The Corrections

Mistake #5

Dec 4, 2008
Outside
Outside Magazine
Fitness Mistakes

Going Long and Slow to Burn Calories
Most athletes looking to lose weight stick to long, slow cardio workouts, since the maximum fat-burning rate occurs at moderate exercise intensity (a.k.a. the fat zone). But if you're looking to trim a belt size, you need to do high-intensity intervals—they simply burn far more calories overall. Plus high-intensity exercise ramps up your resting metabolism by stimulating what's called excess post-exercise oxygen consumption (EPOC). "Your body will continue to burn calories as it replaces the oxygen you expended during your workout," says Nick Winkelman, a performance specialist with Arizona-based Athletes' Perfor­mance. Here's a simple way of looking at it: To lose weight, you need to burn more energy than you take in. High-intensity training is the most effective way to do this—especially if you get only ten hours per week to work out.
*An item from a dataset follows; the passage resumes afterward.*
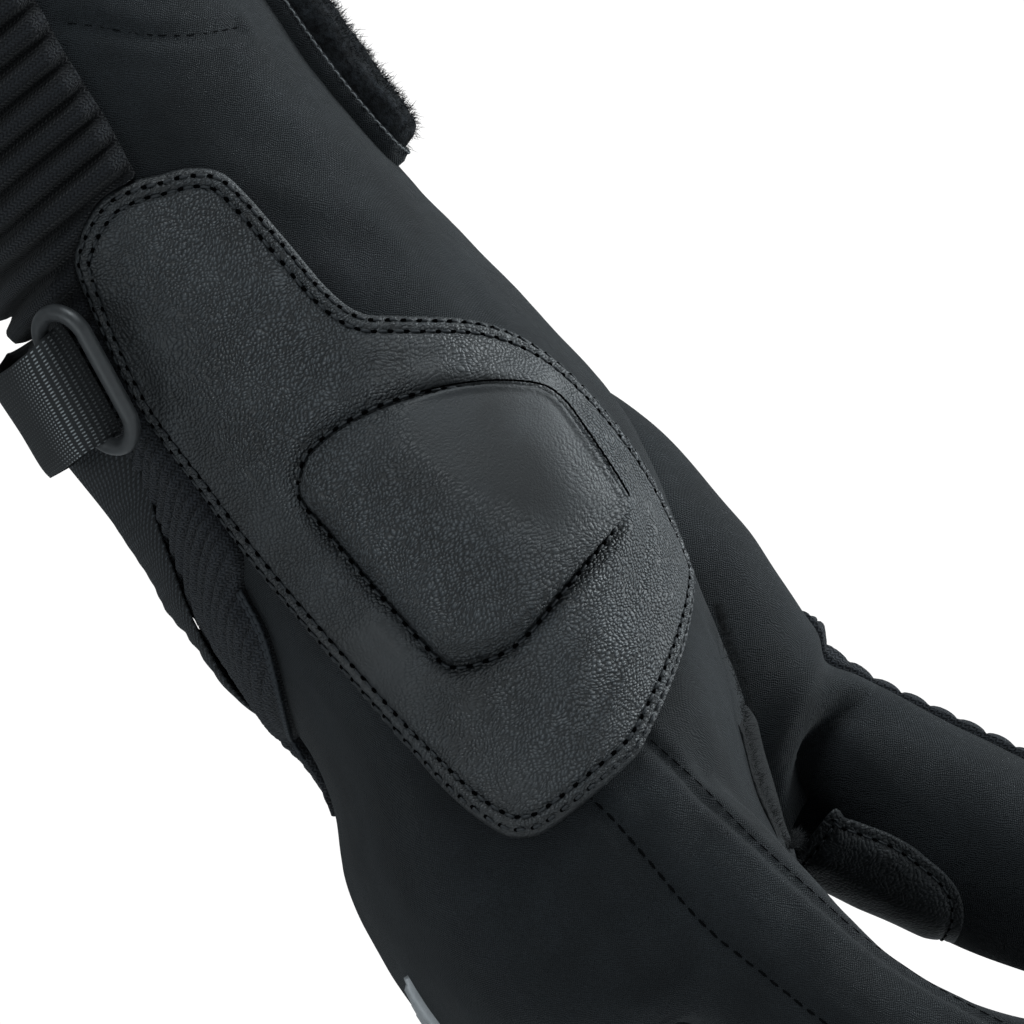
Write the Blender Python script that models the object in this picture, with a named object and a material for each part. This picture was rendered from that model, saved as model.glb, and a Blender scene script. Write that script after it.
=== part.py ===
"""A left winter motorcycle glove in its worn shape, fingers down and palm towards +X.

The origin is the middle of the cuff opening. The little finger's side faces -Y and the
thumb's side faces +Y.
"""

import math

import bmesh
import bpy
from mathutils import Vector

# Driving sizes of the hand, in metres.
CUFF_LENGTH = 0.060  # from the cuff's opening to the wrist
HAND_LENGTH = 0.109  # from the wrist to the webs between the fingers
HAND_THICKNESS = 0.060
HAND_BREADTH = 0.100
SHELL_WALL = 0.0022
FINGER_WALL = 0.0020
GAP = 0.0004  # between a piece and what it is sewn to

# Driving sizes of the fingers and the thumb.
LITTLE_LENGTH = 0.088
RING_LENGTH = 0.098
MIDDLE_LENGTH = 0.104
INDEX_LENGTH = 0.097
LITTLE_WIDTH = 0.0245
FINGER_WIDTH = 0.0250
THUMB_LENGTH = 0.119
THUMB_WIDTH = 0.029
ROUND_TIP = 0.0085  # the length over which a fingertip closes

# Driving sizes of the pieces sewn on.
LEATHER = 0.0014
PAD_HEIGHT = 0.0034
PALM_LEATHER = 0.0012
RIB_PITCH = 0.0039
RIB_HEIGHT = 0.0022
KNIT = 0.0010
THUMB_RIB_PITCH = 0.0042
THUMB_RIB_HEIGHT = 0.0016
REFLECTOR = 0.0007
BINDING_WIDTH = 0.0080
BINDING = 0.0011
WEBBING_WIDTH = 0.0150
WEBBING = 0.0013
RING_WIRE = 0.0022
RING_LENGTH_OUTSIDE = 0.0214
RING_WIDTH_OUTSIDE = 0.0100
FOLD_ROOM = 0.0014  # between the ring's bar and the webbing folded round it
TAB_LENGTH = 0.060
TAB = 0.0014
PILE = 0.0022

# How finely the shapes are faceted.
SIDES = 32  # round the hand
INNER_SIDES = 20  # round the hand's hollow
ROW_STEP = 0.0075  # between the hand's rows
ROUTE_STEPS = 48  # along a finger's middle line
FINGER_SIDES = 14
FINGER_ROWS = 12
FINGER_INNER_SIDES = 10
FINGER_INNER_ROWS = 10
THUMB_SIDES = 20
THUMB_ROWS = 26
THUMB_INNER_SIDES = 16
THUMB_INNER_ROWS = 15
WIRE_SIDES = 10
RING_END_STEPS = 8  # round each end of the oval ring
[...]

The Fix: Replace one or two weekly endurance workouts with high-intensity intervals. Example: Warm up at 65 percent of your maximum heart rate (MHR) for five minutes and then do a one-to-two-minute interval at 90 to 95 percent of your MHR. Return to your warm-up pace until your heart rate drops back down to 65 percent of MHR. Repeat until you can no longer get down to 65 percent of MHR within a couple of minutes—that is, until you're sweating bullets. Then cool down.